# Any way to improve SD quality



## RickGeh (Apr 11, 2008)

I recently made the move to HD and I got the 222 receiver.
Before the receiver came I was watching SD channels on my new HDTV with the SD receiver with no problems.

I got the HD receiver and now the SD channels look terrible. What happened? They are almost unwatchable, and no, it's not just the difference between HD and SD.
The SD channels looked good with the old receiver.
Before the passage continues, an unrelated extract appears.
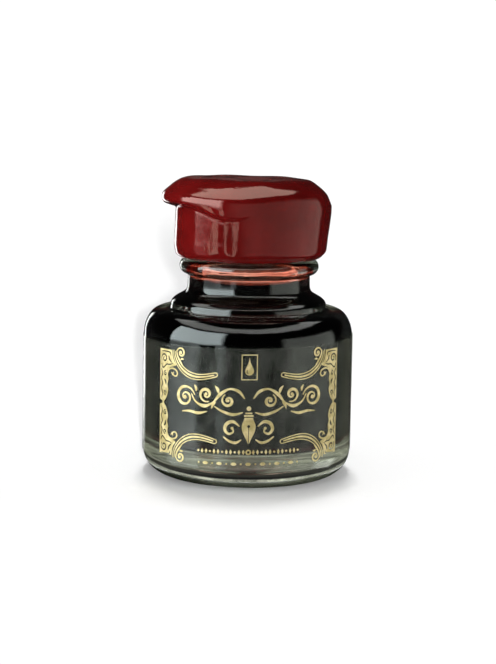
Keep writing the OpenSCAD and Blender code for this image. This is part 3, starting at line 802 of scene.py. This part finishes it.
frame_art = Art()
HORN = [(-16.5, 11.1), (-16.42, 9.95), (-15.6, 8.5), (-14.35, 7.3), (-12.75, 6.46), (-10.9, 6.16), (-8.95, 6.36), (-6.95, 6.82)]
for fx in (1, -1):
    for fy in (1, -1):
        fl = (fx, fy)
        A = frame_art
        k = 1.0 if fy > 0 else 0.97
        # corner plate and upright strip
        body = [(-21.2, 0.55), (-21.2, 11.05), (-17.35, 11.05)]
        body += catmull([(-17.3, 10.5), (-17.15, 9.7), (-16.75, 8.8), (-16.2, 8.1), (-16.9, 7.75), (-17.9, 7.45), (-18.45, 6.8), (-18.6, 5.9), (-18.45, 4.9),
                         (-18.75, 3.9), (-18.5, 2.9), (-18.7, 1.9), (-19.1, 1.0), (-19.75, 0.35), (-20.6, 0.3)], 4)
        A.poly([(float(p[0]) * fx, float(p[1]) * k * fy) for p in body])
        # engraved scrolls
        A.stroke(spiral((-19.75, 9.15), 1.02, 0.22, 215, -470, 26), [0.22, 0.34, 0.32, 0.2], cut=True, flip=fl, steps=1)
        A.stroke([(-20.55, 10.55), (-19.2, 10.62), (-18.0, 10.5), (-17.75, 9.9)], [0.16, 0.26, 0.28, 0.2], cut=True, flip=fl)
        A.stroke([(-18.35, 9.7), (-18.1, 9.0), (-17.5, 8.5)], [0.3, 0.36, 0.16], cut=True, flip=fl)
        A.stroke([(-20.75, 7.9), (-20.3, 7.15), (-19.6, 7.5), (-19.0, 7.95), (-18.1, 8.0), (-17.2, 8.3)], [0.2, 0.32, 0.24, 0.28, 0.26, 0.12], cut=True, flip=fl)
        A.stroke([(-20.8, 6.9), (-20.35, 5.9), (-20.75, 4.9), (-20.3, 3.9), (-20.7, 2.9), (-20.35, 1.9), (-20.6, 1.0)], [0.2, 0.3, 0.24, 0.3, 0.24, 0.3, 0.18], cut=True, flip=fl)
        A.stroke(spiral((-19.45, 6.05), 0.5, 0.15, 80, 380, 18), [0.2, 0.28, 0.2], cut=True, flip=fl, steps=1)
        A.stroke(spiral((-19.4, 2.05), 0.5, 0.15, -80, -380, 18), [0.2, 0.28, 0.2], cut=True, flip=fl, steps=1)
        leaf(A, (-19.75, 4.95), -68, 1.5, 0.5, fl, cut=True)
        # horn: a thin line on each side of a heavier one, closed round its tip
        c = catmull(HORN, 8)
        n = len(c) - 1
        A.stroke([tuple(q) for q in c[2:-2]], [0.2, 0.30, 0.40, 0.40, 0.34, 0.28], flip=fl, steps=1)
        rim = {1: [], -1: []}
        for s_ in (1, -1):
            for i in range(n + 1):
                d = c[min(i + 1, n)] - c[max(i - 1, 0)]
                d = d / np.hypot(*d)
                w = float(np.interp(i / n, [0, 0.25, 0.6, 1], [0.40, 0.50, 0.60, 0.42]))
                rim[s_].append((c[i][0] - s_ * d[1] * w, c[i][1] + s_ * d[0] * w))
            A.stroke(rim[s_], 0.2, flip=fl, steps=1)
        tip = c[-1]
        d = c[-1] - c[-3]
        a0 = math.atan2(d[1], d[0]) / D2R
        A.stroke(spiral((tip[0], tip[1]), 0.42, 0.42, a0 - 90, 180, 12), 0.2, flip=fl, steps=1)
        # scroll that curls over the root of the horn
        A.stroke([(-14.6, 8.35), (-15.2, 9.1), (-15.75, 9.9), (-16.05, 10.8)], [0.2, 0.34, 0.3, 0.2], flip=fl)
        A.stroke(spiral((-14.95, 10.75), 1.12, 0.22, 185, -470, 28), [0.2, 0.36, 0.42, 0.3, 0.24], flip=fl, steps=1)
        A.disc((-14.95 * fx, 10.72 * fy), 0.24)
        leaf(A, (-15.1, 9.35), 5, 1.0, 0.42, fl)
        # small scroll inside the frame
        A.stroke([(-18.75, 6.1), (-18.2, 7.0), (-17.2, 7.3), (-16.2, 7.0), (-15.85, 6.35), (-16.3, 5.8), (-17.0, 6.0), (-16.95, 6.55)], [0.3, 0.3, 0.34, 0.36, 0.34, 0.3, 0.26, 0.2], flip=fl)
        leaf(A, (-17.6, 6.55), -60, 0.9, 0.34, fl)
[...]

Is their any way to improve the SD channels?


----------



## tnsprin (Mar 16, 2003)

RickGeh said:


> I recently made the move to HD and I got the 222 receiver.
> Before the receiver came I was watching SD channels on my new HDTV with the SD receiver with no problems.
> 
> I got the HD receiver and now the SD channels look terrible. What happened? They are almost unwatchable, and no, it's not just the difference between HD and SD.
> ...


Perhaps its the upconverting to a HD being done by your 222. Try setting the output to 480P or 480I and see if the recording looks better. Obviously remember to switch it back to 1080i or 720P when watching HD programming.


----------



## Cap'n Preshoot (Jul 16, 2006)

I'd set it at 720P and leave it there.

Find someone who does professional ISF calibrations for a living and he can explain why.

The bottom line "why" is that with any broadcast or cable or satellite content, whether live or video taped or film, your eyes cannot discern the difference until the display size approaches 10 feet in size.

It's the same "why" the comparatively inexpensive 46" Sony 720P Bravia models from Wally World look so damn good alongside more expensive 1080P sets when viewing the same programming (broadcast OTA, cable, sat, whether live or tape/film)


----------